En el fútbol como en la vida, España es ese país que necesita imperiosamente traicionarse a sí mismao para triunfar. En rigor, no se trata tanto de traicionar como de elegir entre el amplio abanico de ‘las dos Españas’ disponibles y acto seguido, interpretar el papel de la escogida.
La salida social a la crisis viene a ser lo que el ‘tiquitaca’: un desideratum. A la hora de la verdad, ZP aplica las medidas laborales que ni Rajoy se atreve a confesar por escrito y la selección de Del Bosque juega como la de Clemente. Ya hay quien dice que la alineación de la Roja viene impuesta por la Comisión Europea y el FMI.
Sobre el terreno de juego, los partidos de España aburren igual que los del resto de las selecciones, con un agravante: El bombo de Manolo impide apreciar en todos sus matices el concierto de vuvuzelas.
Y sin embargo, son encuentros que hay que presenciar, so pena de no enterarte de lo sucedido hasta que dentro de cuatro años, con motivo del próximo mundial, las televisiones resuman el paso español por Sudáfrica 2010.
La otra opción es repasar al día siguiente en los periódicos las crónicas de los partidos, un ejercicio fuera del alcance del ciudadano común, acostumbrado al estilo llano de un James Joyce.
Desde que alguien inauguró la disciplina consistente en “saber leer los partidos”, el césped se ha llenado de “jugadores habilitados”, “equipos con aristas”, “centrocampistas entre líneas”, “pases malinterpretados” y “rivales indescifrables”. Demasiado pomposo si lo único que querías saber era quién y cómo metió el gol.
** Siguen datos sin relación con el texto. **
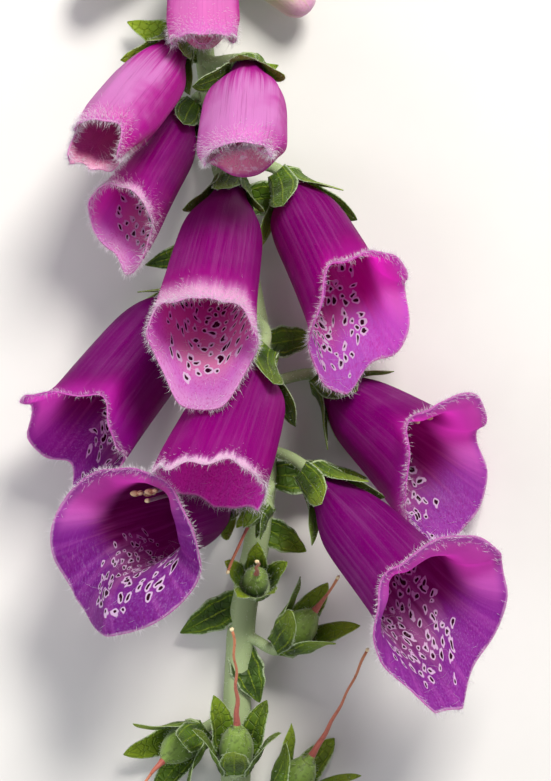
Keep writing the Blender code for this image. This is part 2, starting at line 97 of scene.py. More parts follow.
# The line of the stem: x, y and z of its axis, then its radius
STEM_LINE = (
    (-8.0, -92, 2.9, 3.0),
    (-8.0, -76, 3.1, 2.9),
    (-7.6, -60, 3.8, 2.8),
    (-6.4, -44, 4.8, 2.7),
    (-3.6, -30, 5.8, 2.6),
    (-2.2, -14, 6.4, 2.5),
    (-2.4, 2, 6.6, 2.4),
    (-4.6, 18, 6.6, 2.3),
    (-8.0, 34, 6.4, 2.2),
    (-11.6, 50, 6.0, 2.1),
    (-14.0, 66, 5.6, 1.9),
    (-15.0, 84, 5.2, 1.6),
    (-14.4, 102, 4.8, 1.4),
    (-12.0, 120, 4.2, 1.2),
    (-8.4, 138, 3.4, 1.0),
    (-4.0, 154, 2.6, 0.8),
)


class Bloom(NamedTuple):
    """An open flower. Angles are in degrees and lengths in millimetres."""

    number: int
    at: tuple  # middle of the disc that it sits on
    side: float  # way the bell points in plan, from -Y round to +X
    tip: float  # how far it lifts from the table
    roll: float  # turn about its own axis
    length: float  # of its upper side, from neck to rim
    oblique: float  # how much longer the lower side is, as a share
    flare_up: float  # slope of the rim above
    flare_low: float  # and below
    edge: float  # how much of the length flares, as a share
    swell: float  # steepest slope of the shoulder
    taper: float  # slope of the tube between shoulder and rim
    lip: float  # how far the middle lobe below stands out, as a share of the length
    lobes: float  # the lobe at each side
    crest: float  # and the one above
    leaves: float  # y of the stem where its stalk leaves
    sepal: float  # size of its sepals against a full-grown one
    curl: float  # how far the tips of the sepals stand off
    young: float  # 0 for a bell long open, 1 for one that is just opening
    jag: float  # how far the edge above goes in and out, in millimetres
    notch: float  # depth of the slits that part the lobe above from those at the sides
    margin: float  # width of the pale band outside, above the mouth, in millimetres
    fold: float  # how far a young bell's lip is drawn up over its mouth, as a share of the length
    tips: tuple = ()  # small points of the rim: angle round from the lip, and height
    fold_at: float = 0.0  # angle round from the lip at which the fold is deepest
    fold_low: float = 1.2  # how far below the axis the folded edge lies before it is drawn up
    bare: float = 0.0  # 1 where the lip is crimson and has no spots


# Number, at, side, tip, roll, length, oblique, flare_up, flare_low, edge, swell, taper, then
# lip, lobes, crest, leaves, sepal, curl, young, jag, notch, margin, fold, and what is its own
BLOOMS = (
    Bloom(1, (-14.6, 92.4, 16.7), 1, 23, 3, 25.3, 0.06, 22, -74, 0.23, 28, 3.1,
          0.12, 0.02, 0.06, 99, 0.8, 0.6, 0.9, 0.2, 0.0, 0.0, 0.15),
    Bloom(2, (-19.5, 69.2, 11.2), -38, 48, 3, 35.8, 0.04, 11, -54, 0.27, 22, 1.6,
          0.11, 0.16, 0.08, 74, 0.8, 0.8, 1.0, 0.2, 0.0, 0.0, 0.001, ((-70, 0.8),), -30, 5.5),
    Bloom(3, (-18.1, 56.0, 3.0), -33, 42, 25, 30.3, 0.24, 23, -9, 0.25, 22, 2.7,
          0.18, 0.01, 0.04, 60, 0.85, 0.8, 0.75, 0.2, 0.0, 2.2, 0.0, ((6, 0.8),)),
    Bloom(4, (-5.5, 63.4, 21), -5, 58, 8, 36.7, -0.05, -5, -88, 0.23, 28, 2.3,
          0.08, 0.06, 0.05, 66, 0.8, 1.5, 1.0, 0.1, 0.0, 0.0, 0.085),
    Bloom(5, (-8.8, 40.3, 13.2), -12, 54, -1, 40.8, 0.18, -3, 18, 0.24, 23, 3.5,
          0.20, 0.03, 0.12, 46, 0.9, 0.6, 0.6, 0.2, 0.0, 5.2, 0.0, ((-20, 0.7), (18, 0.7))),
    Bloom(6, (2.2, 41.9, 9.8), 31, 32, -12, 30.2, 0.43, 78, 12, 0.26, 32, 4.1,
          0.14, 0.11, 0.05, 46, 0.95, 1.5, 0.35, 0.2, 0.05, 1.0, 0.0, ((12, 0.8), (-24, 0.8))),
    Bloom(7, (-16.4, 20.3, 3.4), -42, 32, 6, 39.8, 0.12, 53, -9, 0.24, 34, 2.3,
          0.25, 0.09, 0.15, 26, 0.9, 0.8, 0.0, 0.3, 0.03, 0.0, 0.0, ((0, 1.4), (-100, 1.2))),
    Bloom(8, (-3.4, 6.7, 27.2), -25, 34, 10, 30.5, -0.01, 1, 5, 0.24, 34, 8,
          0.03, 0.04, 0.14, 14, 0.9, 1.5, 0.3, 0.9, 0.0, 1.6, 0.0,
          ((24, 2.4), (-30, 0.8)), bare=1.0),
    Bloom(9, (10.1, 1.7, 4.2), 56, 28, -7, 30.2, 0.40, 97, -3, 0.34, 20, 11.8,
          0.03, 0.05, 0.12, 2, 1.0, 1.5, 0.25, 0.1, 0.08, 0.0, 0.0, ((-16, 0.9), (10, 0.9))),
    Bloom(10, (7.7, -17, 20.8), 46, 37, 3, 43.5, 0.15, 99, 11, 0.29, 19, 4.9,
          0.15, 0.01, 0.00, -12, 1.0, 1.0, 0.2, 0.1, 0.04, 0.0, 0.0, ((-15, 1.7), (14, 1.7))),
    Bloom(11, (-9.5, -21.5, 3.8), -83, 58, 7, 39.9, 0.10, 48, 90, 0.28, 28, 1.9,
          0.25, 0.07, 0.00, -16, 0.9, 0.6, 0.1, 0.1, 0.0, 0.0, 0.0,
          ((-8, 2.4), (-44, 1.3), (62, 0.9))),
)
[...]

Mención aparte merecen los comentaristas televisivos, que en cada jugador africano adivinan a un atleta y en cada futbolista de Japón, a un kamikaze.
Lo dicho: España juega tan mal que se está haciendo acreedora a la inevitable reprimenda de Felipe González, cuyo legado futbolístico -conviene recordarlo- se resume en el 12-1 a Malta, aquel ‘tran tongo’ que ya anunciaba lo que luego sería el persistente tufo del ‘felipismo’.